Descending Armor Classes

As Gary reworked his attack table, he discovered that switching to descending AC numbers created a mathematical elegance. Game historian Jon Peterson describes how this system appears in a draft of the D&D rules. “If you were a first-level fighter rolling to hit, the number you needed was equivalent to 20 minus the armor class of your target. To hit AC 2, you needed an 18, to hit AC 3, a 17, and so on. Armor class descended to make it easy enough to calculate your needed roll that you wouldn’t even have to consult a table.”

If D&D had settled on this system, we might now be rolling a d20 to hit, adding the foe’s AC, and trying to reach a target number based on our character.

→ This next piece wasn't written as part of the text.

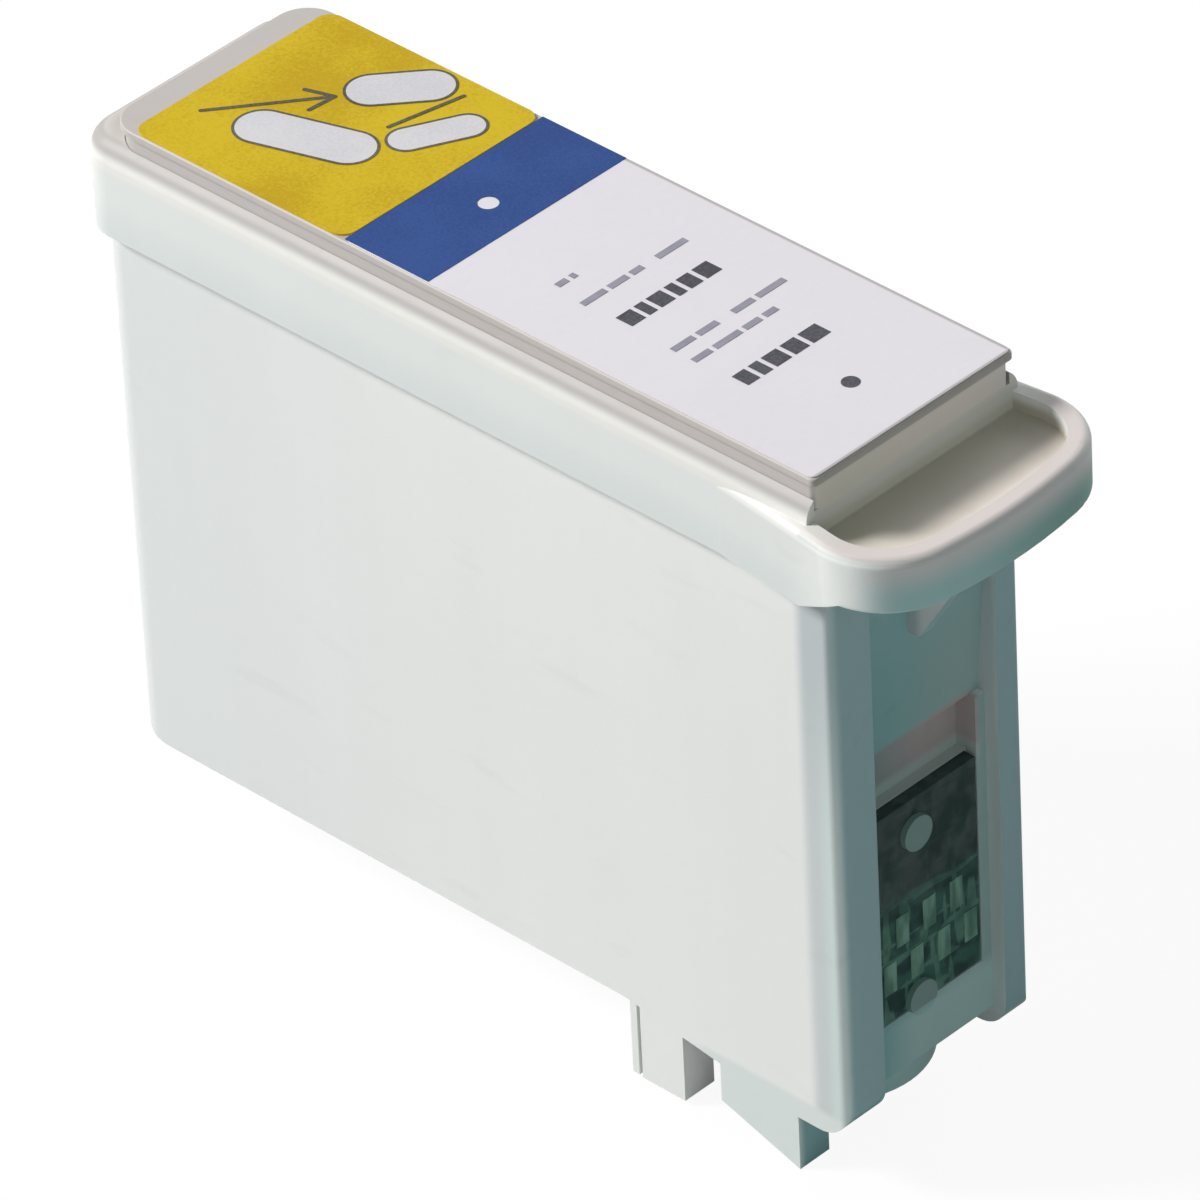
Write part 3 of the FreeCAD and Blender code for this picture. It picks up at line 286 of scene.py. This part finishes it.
def around_board(graph, colour):
    """The colour with painted shade in the slot above the contact board, a painted highlight on
    the ledge just above the board, and the heads of the pins that hold it.
    """
    # Painted shade in the slot above the board, under the pocket's overhanging top
    slot_shade_share = graph.all_of(
        graph.within(graph.z, BOARD_HIGH[2], BOARD_HIGH[2] + 4.8 * MM, 0.6 * MM),
        graph.within(graph.y, BOARD_LOW[1], BOARD_HIGH[1], 0.8 * MM),
        graph.ramp(graph.x, FRONT_X - 7.0 * MM, FRONT_X - 5.0 * MM), 0.85,
    )
    slot = graph.blend(graph.y, -3.0 * MM, 3.0 * MM, SLOT_SHADE_NEAR, SLOT_SHADE_FAR)
    # A painted highlight on the ledge just above the board's top edge
    ledge_highlight_share = graph.ramp(graph.z, BOARD_HIGH[2] + 1.4 * MM, BOARD_HIGH[2] + 0.6 * MM)
    slot = graph.mix(graph.all_of(ledge_highlight_share, 0.8), slot, LEDGE_HIGHLIGHT)
    colour = graph.mix(slot_shade_share, colour, slot)
    on_pins = graph.all_of(
        graph.ramp(graph.x, BOARD_HIGH[0] - 0.1 * MM, BOARD_HIGH[0]),
        graph.within(graph.y, BOARD_LOW[1], BOARD_HIGH[1], 0.1 * MM),
        graph.within(graph.z, BOARD_LOW[2], BOARD_HIGH[2], 0.1 * MM),
    )
    return graph.mix(on_pins, colour, PIN_HEADS)


def collar_side_colour(graph):
    """The collar's and lip's upright sides, with painted shade making them cooler and darker low
    down, and paler towards the lip.
    """
    side = graph.blend(graph.z, COLLAR_Z, COLLAR_Z + 4.0 * MM, COLLAR_SHADE_LOW, COLLAR_HIGH)
    return graph.blend(graph.x, FRONT_X - 3.0 * MM, FRONT_X + 4.0 * MM, side, LIP_SIDE)


def collar_colour(graph, side):
    """The collar: its side, a shoulder painted cream low down as a highlight then beige higher up
    as shade, a beige top, and an olive end with painted shade low down.
    """
    # A painted highlight low on the shoulder and painted shade on its upper, rounded part
    shoulder = graph.blend(
        graph.z, SHOULDER_Z + 0.5 * MM, SHOULDER_Z + 1.3 * MM, SHOULDER_HIGHLIGHT, SHOULDER_SHADE,
    )
    collar = graph.blend(graph.z, SHOULDER_Z - 0.6 * MM, SHOULDER_Z, side, shoulder)
    collar = graph.blend(
        graph.z, COLLAR_TOP_Z - 0.3 * MM, COLLAR_TOP_Z - 0.1 * MM, collar, COLLAR_TOP,
    )
    # Painted shade low on the collar's end, in the corner above the shelf
    end_wall = graph.blend(graph.z, SHELF_Z - 0.5 * MM, COLLAR_TOP_Z, END_WALL_SHADE_LOW, END_WALL_HIGH)
    return graph.mix(graph.faces_front, collar, end_wall)


def lip_colour(graph, side):
    """The lip: its side, a front with painted shade that turns it cool and dark lower down and on
    the far side, a rosy rim, and a shelf painted brown near the collar as the painted shadow of
    the collar and cover.
    """
    # Painted shade on the lip's front, lower down and darker on the far side
    low_front_shade = graph.blend(graph.y, -6.0 * MM, 6.0 * MM, LIP_FRONT_SHADE_NEAR, LIP_FRONT_SHADE_FAR)
    front = graph.blend(
        graph.z, LIP_TOP_Z - 0.4 * MM, LIP_LOW_Z + 1.0 * MM, LIP_FRONT_HIGH, low_front_shade,
    )
    lip = graph.mix(graph.faces_front, side, front)
    rim = graph.blend(graph.x, LIP_START_X, LIP_START_X + 4.0 * MM, RIM_REAR, RIM_FRONT)
    lip = graph.mix(graph.faces_up, lip, rim)
    # A painted shadow of the collar and cover on the shelf, fading towards the rim
    shelf = graph.blend(
        graph.x, LIP_START_X + 1.0 * MM, LIP_START_X + 7.0 * MM, SHELF_SHADOW, SHELF_FRONT,
    )
    outward = graph.line(
        graph.normal_x, graph.math("SUBTRACT", graph.x, SHELF_X),
        graph.math("MULTIPLY", graph.normal_y, graph.y),
    )
    in_shelf = graph.all_of(
        graph.ramp(outward, 1.5 * MM, 0.2 * MM),
        graph.ramp(graph.z, LIP_TOP_Z - 0.2 * MM, SHELF_Z + 0.4 * MM),
    )
    return graph.mix(in_shelf, lip, shelf)


def facing_light_tone(graph):
    """A factor that greys the lip's flared side and edge, which turn towards the key light."""
    on_flare = graph.all_of(
        graph.ramp(graph.normal_x, -0.03, -0.10),
        graph.ramp(graph.x, FLARE_START_X, FLARE_START_X + 2.0 * MM),
        graph.faces_near, graph.above_walls,
    )
    on_edge = graph.all_of(
        graph.within(graph.normal_z, 0.5, 0.8, 0.15),
        graph.ramp(graph.normal_y, -0.2, -0.4),
        graph.in_lip, graph.above_walls,
    )
    return graph.line(on_flare, -0.07, graph.line(on_edge, -0.16, 1.0))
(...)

D&D reached players with a muddled system that kept descending armor classes, but hid any reason for the scheme. So players wondered why lower armor class represented better protection. Usually, bigger is better.

What happened?

When Gary expanded D&D to account for a greater range of levels than 9, he lost the mathematical simplicity. While the draft rules just present to-hit numbers for fighters up to level 9, the published D&D rules extend the table up to level 16 and beyond. To keep a steady advancement over a greater range of levels, Gary reworked the table and broke an elegant design. This left a system where players just used armor class to reference a row in a table and where intuitive, rising numbers could have worked just as well.